Né à Gorizia, alors dénommée Görz (Frioul-Vénétie julienne), le 12 février 1909, mort à Venise le 25 mai 2005, le peintre Zoran Music fut l'un des derniers témoins d'un monde aujourd'hui disparu, dont il allait rendre compte dès 1946 dans ses dessins, gravures et toiles. Cet homme à la haute stature et au visage de guerrier tatare a traversé le terrible xxe siècle, et a été traversé par lui. Dans un entretien avec Michael Peppiatt, publié dans le catalogue de l'exposition consacrée à l'artiste au Grand Palais, à Paris, en 1995, il se définit en ces termes : « Je suis une personne senza fissa dimora, comme on dit en italien : sans domicile fixe. Je suis né à Gorizia, qui faisait alors partie de l'Empire austro-hongrois, mais qui était à deux pas de la frontière avec l'Italie. Quand la guerre de 1914 a éclaté, mon père est parti au front. Les gens qui vivaient près de la frontière ont été évacués, et nous avons été transférés à l'intérieur de l'Autriche, en Styrie. Mon père était maître d'école et, plus tard, du fait de son travail, nous avons souvent changé d'endroit. J'ai fait mes études à Zagreb, et des voyages à Vienne et à Cracovie. Ensuite, j'ai fait un long séjour en Espagne, à Madrid surtout et à Tolède. J'ai quitté l'Espagne au début de la guerre civile, et j'ai passé plusieurs années, jusqu'en 1940, en Dalmatie. Mais je ne suis resté nulle part très longtemps. En 1943, je suis parti à Venise, puis j'ai été arrêté par la Gestapo et je me suis installé à Dachau... »

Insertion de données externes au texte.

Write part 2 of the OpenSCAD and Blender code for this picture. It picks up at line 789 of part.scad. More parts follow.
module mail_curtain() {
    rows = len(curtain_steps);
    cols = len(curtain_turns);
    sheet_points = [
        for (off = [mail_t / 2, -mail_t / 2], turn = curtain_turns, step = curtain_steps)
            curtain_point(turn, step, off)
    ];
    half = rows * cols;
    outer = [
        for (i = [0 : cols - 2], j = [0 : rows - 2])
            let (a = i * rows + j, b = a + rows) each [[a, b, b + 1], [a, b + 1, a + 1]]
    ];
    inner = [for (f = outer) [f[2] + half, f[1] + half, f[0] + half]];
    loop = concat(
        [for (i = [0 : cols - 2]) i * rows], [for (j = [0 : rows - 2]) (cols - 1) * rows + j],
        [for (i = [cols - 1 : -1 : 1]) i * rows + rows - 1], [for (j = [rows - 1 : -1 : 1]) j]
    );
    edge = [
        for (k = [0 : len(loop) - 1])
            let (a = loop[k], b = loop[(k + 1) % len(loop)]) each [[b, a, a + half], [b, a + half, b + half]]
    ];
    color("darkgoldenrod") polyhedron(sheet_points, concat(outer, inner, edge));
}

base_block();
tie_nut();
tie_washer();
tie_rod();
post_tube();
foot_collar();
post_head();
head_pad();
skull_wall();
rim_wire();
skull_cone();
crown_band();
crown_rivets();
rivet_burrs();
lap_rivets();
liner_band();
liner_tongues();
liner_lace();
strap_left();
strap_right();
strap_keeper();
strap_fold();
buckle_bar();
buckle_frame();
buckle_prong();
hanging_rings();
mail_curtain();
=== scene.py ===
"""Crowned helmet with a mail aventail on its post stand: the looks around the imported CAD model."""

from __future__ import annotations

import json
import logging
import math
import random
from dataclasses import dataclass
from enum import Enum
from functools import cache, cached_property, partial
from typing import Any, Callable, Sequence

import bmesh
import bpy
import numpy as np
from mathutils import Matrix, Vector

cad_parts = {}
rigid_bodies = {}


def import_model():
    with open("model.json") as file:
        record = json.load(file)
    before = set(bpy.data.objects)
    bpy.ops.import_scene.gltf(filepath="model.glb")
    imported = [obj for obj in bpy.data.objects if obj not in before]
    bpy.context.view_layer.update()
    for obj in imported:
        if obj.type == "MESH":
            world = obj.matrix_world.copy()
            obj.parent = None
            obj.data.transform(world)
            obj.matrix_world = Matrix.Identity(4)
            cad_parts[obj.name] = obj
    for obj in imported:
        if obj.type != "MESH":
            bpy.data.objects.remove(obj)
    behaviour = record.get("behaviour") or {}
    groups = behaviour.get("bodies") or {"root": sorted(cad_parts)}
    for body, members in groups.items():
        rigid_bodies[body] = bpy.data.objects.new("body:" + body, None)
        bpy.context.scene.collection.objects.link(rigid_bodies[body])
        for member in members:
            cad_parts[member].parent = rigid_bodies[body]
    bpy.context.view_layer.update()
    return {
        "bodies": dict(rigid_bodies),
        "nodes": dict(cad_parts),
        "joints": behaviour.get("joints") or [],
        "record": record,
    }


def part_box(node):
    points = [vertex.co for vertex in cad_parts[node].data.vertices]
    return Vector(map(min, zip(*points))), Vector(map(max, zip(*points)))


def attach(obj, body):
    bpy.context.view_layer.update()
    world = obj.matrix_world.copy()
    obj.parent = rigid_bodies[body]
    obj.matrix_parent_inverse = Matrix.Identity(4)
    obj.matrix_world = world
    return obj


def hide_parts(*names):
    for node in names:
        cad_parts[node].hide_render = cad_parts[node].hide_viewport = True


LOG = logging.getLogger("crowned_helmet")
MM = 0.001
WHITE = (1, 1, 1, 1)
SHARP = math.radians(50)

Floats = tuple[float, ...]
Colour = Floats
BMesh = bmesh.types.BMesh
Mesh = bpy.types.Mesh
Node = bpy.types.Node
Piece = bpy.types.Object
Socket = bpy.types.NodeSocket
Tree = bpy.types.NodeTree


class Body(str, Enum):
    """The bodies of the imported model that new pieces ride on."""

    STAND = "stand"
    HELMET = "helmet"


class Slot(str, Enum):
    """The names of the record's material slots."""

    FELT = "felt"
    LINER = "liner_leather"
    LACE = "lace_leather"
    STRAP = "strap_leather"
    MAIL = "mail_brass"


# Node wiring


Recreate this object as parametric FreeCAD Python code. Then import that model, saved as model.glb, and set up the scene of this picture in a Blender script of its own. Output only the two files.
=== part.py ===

L'énigme de la « présence » humaine

Déraciné par nature, Music trouva cependant dans trois lieux, à bien des égards antagonistes, les fondements de son art : les paysages du Karst, Dachau et Venise. Le Karst est, selon ses propres termes, « la matrice de toute [sa] peinture. Un paysage dépouillé, presque désertique », celui-là même qu'enfant, en Slovénie, il contemplait avec son père. Un paysage nu, minéral, quasi biblique, qui hante toute son œuvre, des Motifs dalmates des années 1940, ou des Paysages siennois et ombriens (1948-1952), aux Motifs végétaux exécutés dans les collines des Maures (1972, Musée national d'art moderne, Paris) et aux Paysages rocheux des années 1980. Aridité, quête de l'élémentaire... C’est parmi les collines du Karst qu'il fixe sa palette autour d'une gamme de couleur et d'une granulation de terres « brûlées ».

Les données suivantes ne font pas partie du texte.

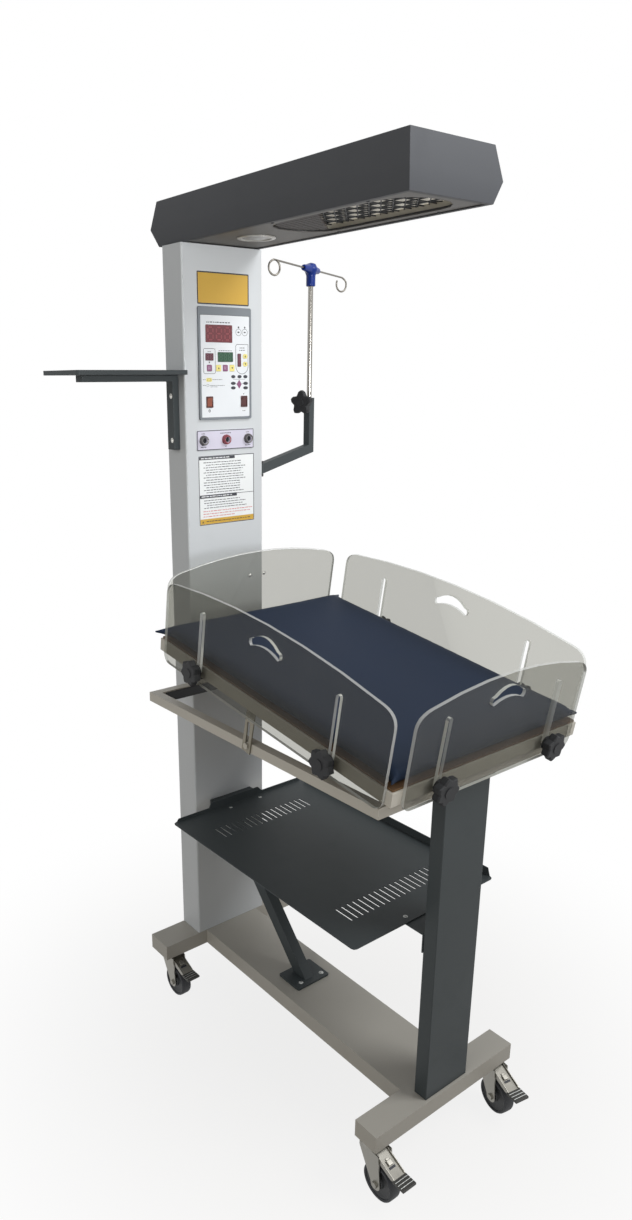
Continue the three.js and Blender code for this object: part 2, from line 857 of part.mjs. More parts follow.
// A key's outline, grown by a margin for its hole
const squareKey = (x) => (margin) => roundedRect(keyWidth + margin * 2, keyHeight + margin * 2, keyCorner, x, keyLevel);
const roundKey = (level) => (margin) => roundedRect(
  powerKeyWidth + margin * 2,
  powerKeyHeight + margin * 2,
  powerKeyCorner + margin,
  powerKeyOffset,
  level,
);
const keys = {
  key_skin_set: [squareKey(leftKeyOffset), plastic.plum],
  key_air_up: [squareKey(middleKeyOffset - middleKeySpacing), plastic.yellow],
  key_air_set: [squareKey(middleKeyOffset), plastic.plum],
  key_air_down: [squareKey(middleKeyOffset + middleKeySpacing), plastic.yellow],
  key_power_up: [roundKey(powerKeyLevel + powerKeySpacing / 2), plastic.yellow],
  key_power_down: [roundKey(powerKeyLevel - powerKeySpacing / 2), plastic.yellow],
};

function membrane() {
  const height = membraneTop - membraneBottom - seat * 2;
  const middle = (membraneTop + membraneBottom) / 2;
  const shape = roundedRect((membraneHalfWidth - seat) * 2, height, panelCorner / 2, 0, middle);
  for (const x of rockerPlaces) {
    shape.holes.push(roundedRect(rockerWidth + rockerFrame * 2, rockerHeight + rockerFrame * 2, rockerFrame, x, rockerLevel));
  }
  for (const [keyOutline] of Object.values(keys)) {
    shape.holes.push(keyOutline(runningGap));
  }
  const sheet = alongY(shape, membraneFront, membraneFront + membraneThickness, 2);
  const screens = [
    [mainDisplayOffset, mainDisplayRise, mainDisplayWidth, mainDisplayHeight],
    [leftKeyOffset, sideDisplayRise, sideDisplayWidth, sideDisplayHeight],
    [middleKeyOffset, sideDisplayRise, middleDisplayWidth, middleDisplayHeight],
    [powerDisplayOffset, powerKeyRise, powerDisplayWidth, powerDisplayHeight],
  ].map(([x, rise, width, tall]) => alongY(
    roundedRect(width, tall, keyCorner, x, panelBottom + rise),
    membraneFront - displayProud,
    membraneFront + displayProud,
    2,
  ));
  return join(sheet, ...screens);
}
place(warmer, 'control_membrane', membrane(), plastic.membrane);

// A key stands proud of the membrane and has its travel free behind it
function key(keyOutline) {
  const front = membraneFront - keyProud;
  return alongY(keyOutline(0), front, front + keyThickness, 3);
}
for (const [name, [keyOutline, material]] of Object.entries(keys)) {
  place(warmer, name, key(keyOutline), material);
}

// A rocker is a shallow V in side view and turns on trunnions at its middle
function rocker(x) {
  const half = rockerHeight / 2 - runningGap;
  const front = panelFront - seat;
  const lean = Math.tan(THREE.MathUtils.degToRad(rockerThrow));
  const shape = outline([
    [front - half * lean, half],
    [front, 0],
    [front, -half],
    [front + rockerDepth, -half * 0.4],
    [front + rockerDepth, half * 0.4],
  ]);
  const width = rockerWidth / 2 - runningGap;
  const reach = rockerWidth / 2 + rockerFrame - seat;
  const body = alongX(shape, x - width, x + width);
  const trunnion = rod(rockerPinRadius, 'x', x - reach, x + reach, 10).translate(0, rockerPinY, 0);
  return join(body, trunnion).translate(0, 0, rockerLevel);
}
place(warmer, 'rocker_heater', rocker(rockerPlaces[0]), plastic.redRocker);
place(warmer, 'rocker_lamp', rocker(rockerPlaces[1]), plastic.darkRocker);

// Connector plate with three probe sockets
function connectorPlate() {
  const middle = connectorPlateRise + connectorPlateHeight / 2;
  const width = connectorPlateHalfWidth * 2;
  const back = -seat;
  const front = back - connectorPlateThickness;
  const plate = alongY(roundedRect(width, connectorPlateHeight, connectorPlateCorner, 0, middle), front, back, 3);
  const places = [-connectorSpacing, 0, connectorSpacing];
  const rings = places.map((x) => rod(connectorRadius, 'y', front - connectorLength, back).translate(x, 0, middle));
  const bores = places.map((x) => rod(
    connectorBore,
    'y',
    front - connectorLength - overrun,
    front + connectorPlateThickness / 4,
    12,
  ).translate(x, 0, middle));
  return cut(join(plate, ...rings), ...bores);
}
place(warmer, 'connector_plate', connectorPlate(), plastic.socket);

// Front post, closed at its head, with a head plate under the bed frame
function frontPost() {
  const top = bedFrameLevel - seat;
  const rear = -postFront + postDepth;
  const tube = join(
    slab(postHalfWidth, -postFront, rear, baseTop + seat, top),
    slab(postHalfWidth, -bedFrameFront, rear, top - postHeadThickness, top),
  );
  const inside = slab(
    postHalfWidth - postWall,
    -postFront + postWall,
    rear - postWall,
    baseTop + seat - overrun,
    top - postHeadThickness,
  );
  return cut(tube, inside);
}
place(warmer, 'front_post', frontPost(), paint.slate);

// Carrier: a folded sheet that holds the bed frame's rear rail off the column
function rearCarrier() {
  const railFront = -bedFrameRear - bedFrameTube;
  const front = railFront - seat - carrierSheet;
  const webTop = bedFrameLevel - seat;
  const webBottom = webTop - carrierSheet;
  const back = -seat;
  const gusset = outline([
    [back - carrierSheet / 2, webTop - carrierSheet / 2],
    [back - carrierSheet / 2, webTop + carrierBackHeight],
    [back - carrierGussetDepth, webTop - carrierSheet / 2],
  ]);
  const wings = [-1, 1].map((side) => {
    const x = side * (carrierBackHalfWidth - carrierSheet);
    return alongX(gusset, x - carrierSheet / 2, x + carrierSheet / 2);
  });
  return join(
    slab(carrierHalfWidth, front, front + carrierSheet, webBottom, webBottom + carrierFlangeHeight),
    slab(carrierHalfWidth, front, -bedFrameRear, webBottom, webTop),
    slab(carrierBackHalfWidth, -bedFrameRear - carrierSheet, back, webBottom, webTop),
    slab(carrierBackHalfWidth, back - carrierSheet, back, webBottom, webTop + carrierBackHeight),
    ...wings,
  );
}
place(warmer, 'rear_carrier', rearCarrier(), paint.black);

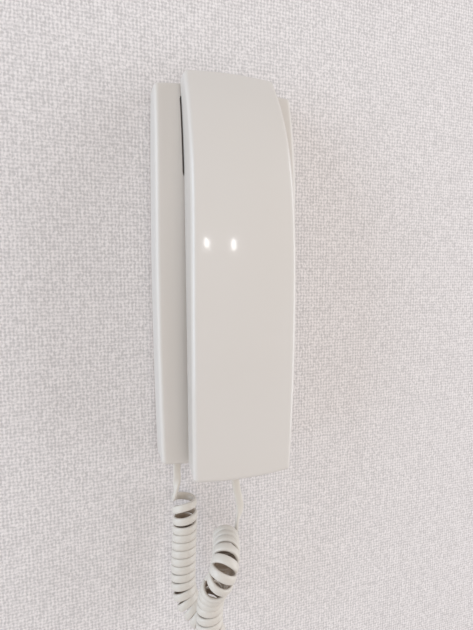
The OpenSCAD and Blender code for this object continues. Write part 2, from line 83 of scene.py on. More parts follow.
# The cord's route, the same as the solids': each point is x, y, z in millimetres.
BASE_LEAD = [
    (-29, -11, -104.27), (-29, -11, -108), (-29, -11, -112), (-29, -11, -116), (-29.5, -11, -120),
    (-30, -11, -124), (-30, -11, -126.5),
]
COIL_ROUTE = [
    (-25, -11, -127), (-25, -11.5, -130.5), (-25, -13, -136), (-25.5, -13.5, -147), (-26.5, -15, -164),
    (-27, -16, -174), (-26.8, -17, -180.5), (-25, -18.5, -187), (-21, -21.5, -192.5),
    (-16.5, -26.5, -197), (-13.5, -32.5, -199.5), (-14, -39, -198.5), (-16, -44, -193.5),
    (-18, -46, -185.5), (-18.5, -46.5, -177), (-18, -47.5, -168.5), (-17.5, -50.5, -161.5),
    (-16.8, -55, -155.5), (-15.2, -58.5, -149.5), (-13, -57.5, -143.5), (-10.8, -52, -140.5),
    (-9, -45.5, -140), (-7.5, -39.5, -140), (-6, -33, -138.5),
]
HANDSET_LEAD = [
    (1.6, -32, -134), (2.5, -32, -131), (2.8, -32, -127), (1.8, -32, -121), (0.6, -32, -115),
    (0, -32, -109), (0, -32, -103.9),
]


def length(name, text, size_mm):
    """A length property with its default in millimetres."""
    return bpy.props.FloatProperty(name=name, description=text, default=size_mm * MM, min=0,
                                   precision=4, subtype="DISTANCE", unit="LENGTH")


def block(name, text, sizes_mm):
    """A block's middle across and up, width, height, corner and lowest depth, in millimetres."""
    return bpy.props.FloatVectorProperty(name=name, description=text, default=[v * MM for v in sizes_mm],
                                         size=6, precision=4, unit="LENGTH")


def colour(name, text, rgb):
    """A colour property."""
    return bpy.props.FloatVectorProperty(name=name, description=text, default=rgb, size=3,
                                         min=0, max=1, subtype="COLOR")


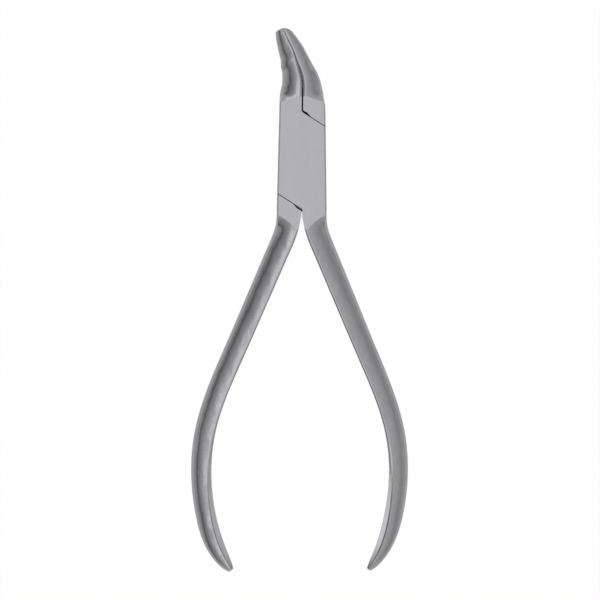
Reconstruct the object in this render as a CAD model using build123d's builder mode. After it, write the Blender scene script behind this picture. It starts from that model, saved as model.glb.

Venise, ce carrefour de l'Orient et de l'Occident, où il séjourne une première fois en 1943 et vit à partir de 1946 (en alternance avec Paris à partir 1953), convient à ce « passant », Il Viandante, tel qu'il se présente lui-même. Étonnamment, la ville donnera lieu, une fois passé le premier éblouissement devant la lumière et l'immensité libre du ciel de la lagune, à des tableaux aux couleurs sourdes, où des barges, vues sur la Giudecca, deviennent comme des collines ravinées de pluie... ou des amoncellements de cadavres.

Car, d'évidence, s'il est un lieu qui à jamais change la vie et l'œuvre de cet homme, c'est Dachau, où il est déporté en 1944, pour avoir fréquenté des groupes antinazis. Il y reste jusqu'à la libération des camps, en avril 1945. Là, les dernières semaines notamment, alors que la surveillance s'est un peu relâchée, il parvient à se procurer de quoi dessiner. L'état de « sujet » – la situation de l'artiste étant indissociable ici de ce qu'il montre – concourt à l'authenticité et à la force de ce témoignage, à la vérité de ce document subjectif. « Je commence timidement à dessiner. C'est probablement mon salut. [...] Je dessine comme en transes, m'accrochant morbidement à mes bouts de papier. Je suis comme aveuglé par le grandiose hallucinant de ces champs de cadavres. Vus de loin, ils ressemblaient à des taches de neige blanche,[...]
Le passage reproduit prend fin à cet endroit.